The Atlantic reported that Walker Digital invested several million dollars developing a prototype, offering the sell the system to the U.S. government for $1. Estimating that a test would cost $40 million, Walker said he was prepared to raise private funds for this purpose. On the recommendation of then-Rep. Christopher Shays (R-Conn.), Walker held numerous meetings with White House and DHS officials but the U.S. declined to go forward with the project.

===Partnership with IGT===
In 2006, Walker Digital entered into a strategic partnership with International Game Technology (IGT), a manufacturer of slot machines. The first result of the partnership was Guaranteed Play, a method for casino game players to purchase gameplay. Customers receive a fixed number of slot machine spins or blackjack hands, known as a "session" of play, at a discounted price, by paying in advance.

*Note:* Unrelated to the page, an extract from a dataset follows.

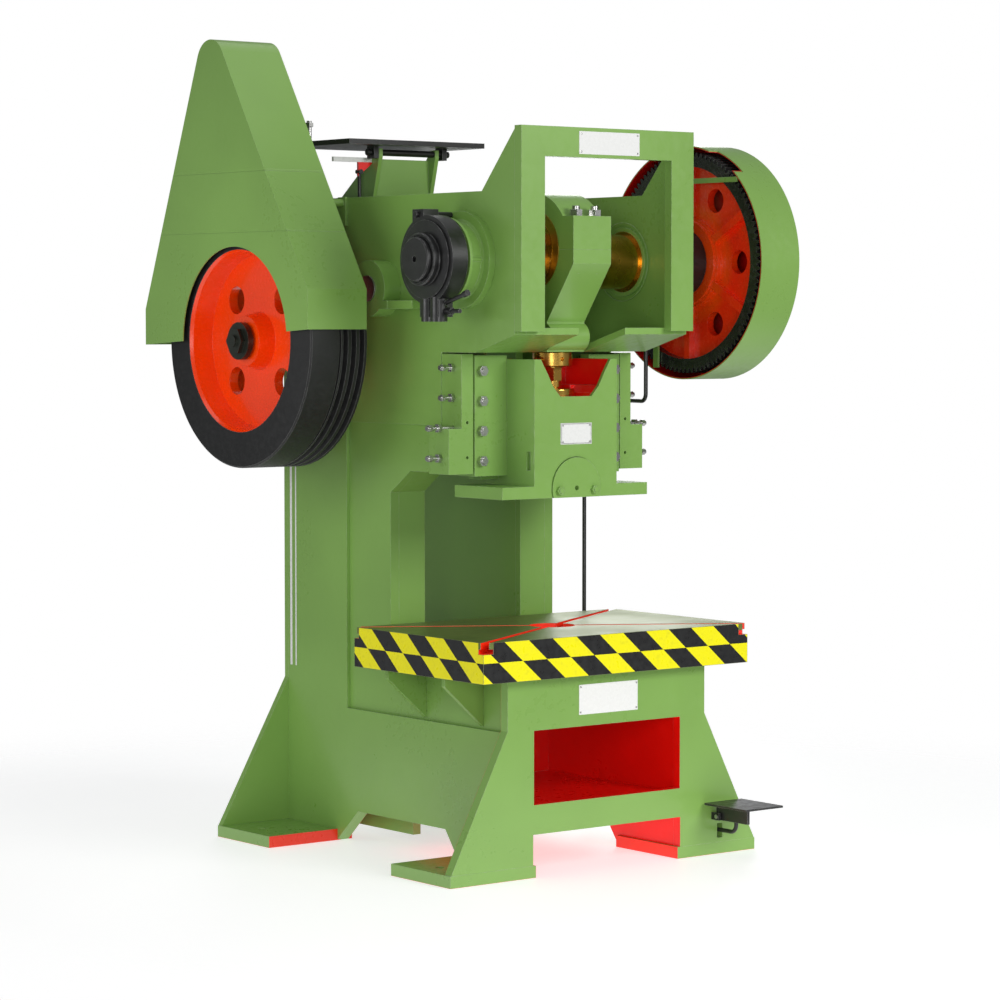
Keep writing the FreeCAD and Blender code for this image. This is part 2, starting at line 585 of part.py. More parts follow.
def build_brake():
    x0 = -BRAKE_FACE_X + 16
    x1 = -SKIN_OUTER - 112
    inner = BRAKE_DRUM_RADIUS + SEAT_GAP
    band = ring_x(BRAKE_BAND_RADIUS, inner, x0, x1, 0, CRANK_Z)
    lug = box(x0, x1, -70, -22, CRANK_Z - 212, CRANK_Z - inner + 2)
    tail = box(x0, x1, -16, 40, CRANK_Z - 212, CRANK_Z - inner + 2)
    ear = box(x0, x1, 18, 86, CRANK_Z + 122, CRANK_Z + 186)
    body = fuse([band, lug, tail, ear])
    body = body.cut(disc_x(inner, x0 - 1, x1 + 1, 0, CRANK_Z))
    body = body.cut(box(x0 - 1, x1 + 1, -22, -16, CRANK_Z - 230, CRANK_Z - 100))
    middle = (x0 + x1) / 2
    body = body.cut(disc_y(8 + SEAT_GAP, -90, 60, middle, CRANK_Z - 190))
    body = body.cut(disc_x(12, x0 - 1, 0, 52, CRANK_Z + 166))
    save("brake_band", body)
    bolt = fuse([disc_y(8, -160, 66, middle, CRANK_Z - 190),
                 hex_y(26, 66 - 14, 66, middle, CRANK_Z - 190),
                 hex_y(26, -112, -98, middle, CRANK_Z - 190),
                 disc_y(13, -98, -71, middle, CRANK_Z - 190)])
    anchor = disc_x(12 - SEAT_GAP, x0 - 14, -SKIN_OUTER - 28, 52, CRANK_Z + 166)
    save("brake_bolts", bolt, anchor)


# ---------------------------------------------------------------- connecting rod
def build_rod():
    w = ROD_HALF_WIDTH
    split = PIN_Z
    bush_outer = PIN_RADIUS + BUSH_WALL
    body = plate_yz([(-EAR_Y, split), (-EAR_Y, EAR_BOTTOM), (-80, 2045), (-80, ROD_BOTTOM),
                     (80, ROD_BOTTOM), (80, 2045), (EAR_Y, EAR_BOTTOM), (EAR_Y, split)], -w, w)
    bulge = [disc_x(55, -w, w, sign * 58, ROD_BOTTOM + 56) for sign in (-1, 1)]
    body = fuse([body] + bulge)
    body = body.cut(disc_x(bush_outer, -w - 1, w + 1, 0, PIN_Z))
    body = body.cut(disc_z(SCREW_RADIUS + RUN_CLEARANCE, ROD_BOTTOM - 1, ROD_BOTTOM + 205, 0, 0))

    cap = disc_x(CAP_RADIUS, -w, w, 0, PIN_Z).common(box(-w, w, -300, 300, split, split + 300))
    ears = box(-w, w, -EAR_Y, EAR_Y, split, EAR_TOP)
    cap = fuse([cap, ears]).cut(disc_x(bush_outer, -w - 1, w + 1, 0, PIN_Z))
    hole = 15.0
    bolts = []
    for x in (-45.0, 45.0):
        for y in (-EAR_Y + 42, EAR_Y - 42):
            drill = disc_z(hole + SEAT_GAP, EAR_BOTTOM - 60, EAR_TOP + 1, x, y)
            cap = cap.cut(drill)
            body = body.cut(drill.common(box(-w, w, -300, 300, split - 90, split + 1)))
            bolts.append(fuse([disc_z(hole, split - 88, EAR_TOP + 38, x, y),
                               hex_z(44, EAR_TOP, EAR_TOP + 24, x, y)]))
    save("con_rod", body)
    save("con_rod_cap", cap)
    save("con_rod_bolts", *bolts)
    bush = ring_x(bush_outer, PIN_RADIUS + RUN_CLEARANCE, -w, w, 0, PIN_Z)
    flange = ring_x(bush_outer + 24, PIN_RADIUS + RUN_CLEARANCE, w, w + 3, 0, PIN_Z)
    save("crankpin_bush", fuse([bush, flange, mirrored(flange)]))


def build_screw():
    nut_top = ROD_BOTTOM - SEAT_GAP
    nut_bottom = nut_top - LOCK_NUT_HEIGHT
    hex_bottom = SEAT_CAP_TOP + 30
    thread = disc_z(SCREW_RADIUS, nut_bottom - 4, ROD_BOTTOM + 200, 0, 0)
    hexed = hex_z(HEX_FLATS, hex_bottom, nut_bottom - 2, 0, 0)
    neck = disc_z(26, BALL_Z, hex_bottom, 0, 0)
    ball = Part.makeSphere(BALL_RADIUS, V(0, 0, BALL_Z))
    collar = disc_z(34, SEAT_CAP_TOP + 6, hex_bottom, 0, 0)
    save("ball_screw", fuse([thread, hexed, neck, ball, collar,
                             disc_z(30, nut_bottom - 4, nut_bottom, 0, 0)]))
    nut = disc_z(LOCK_NUT_RADIUS, nut_bottom, nut_top, 0, 0)
    nut = nut.makeChamfer(4, [edge for edge in nut.Edges if len(edge.Vertexes) == 1])
    nut = nut.cut(disc_z(SCREW_RADIUS + SEAT_GAP / 3, nut_bottom - 1, nut_top + 1, 0, 0))
    for i in range(6):
        angle = math.radians(60 * i + 20)
        hole = Part.makeCylinder(8, 22, V(56 * math.cos(angle), 56 * math.sin(angle),
                                          nut_bottom + LOCK_NUT_HEIGHT / 2),
                                 V(math.cos(angle), math.sin(angle), 0))
        nut = nut.cut(hole)
    save("lock_nut", nut)
    cap = disc_z(SEAT_CAP_RADIUS, SEAT_CAP_TOP - SEAT_CAP_THICKNESS, SEAT_CAP_TOP, 0, 0)
    cap = cap.makeFillet(5, [edge for edge in cap.Edges if len(edge.Vertexes) == 1])
    save("seat_cap", cap.cut(disc_z(26 + SEAT_GAP / 3, 1600, 2000, 0, 0)))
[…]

In 2010, Walker Digital sold approximately 100 patents to IGT, concluding the partnership.

===Perfect Pay Baccarat===
In 2009, Walker Digital subsidiary Walker Digital Gaming (now known as Walker Digital Table Systems) introduced the Perfect Pay baccarat table. This system utilizes RFID in an attempt to track baccarat wagers, hand outcomes, payouts and player ratings in real-time, while eliminating losses from dealer mis-pays, counterfeit chips and other problems.

==Patent lawsuits and disputes==
Walker Digital has filed 53 patent infringement lawsuits.

In January 2001, the State of Connecticut Attorney General filed suit against Walker Digital. Faced with mounting financial losses, Jay Walker fired 106 of his 125 employees, violating Federal employment law requiring 60 days notice when laying off more than 33% of the workforce. On September 4, 2002, Walker Digital settles for $275,000 to be split amongst the laid-off employees.

In October 15, 2009 Walker Digital, LLC filed its first patent infringement action. The suit against Microsoft, Hewlett-Packard, and Dell, Inc., was decided on January 3, 2011 as non-infringed.

In November 2010 Walker Digital LLC sued Facebook for friending, or "Method and system for establishing and maintaining user-controlled anonymous communications".

On April 11, 2011 Walker Digital filed 15 lawsuits against more than 100 defendants including Amazon, Google and Microsoft for unauthorized use of its intellectual properties.

On September 3, 2014, in a lawsuit against Google, two Walker Digital patents were found to be invalid for lacking patentable subject matter.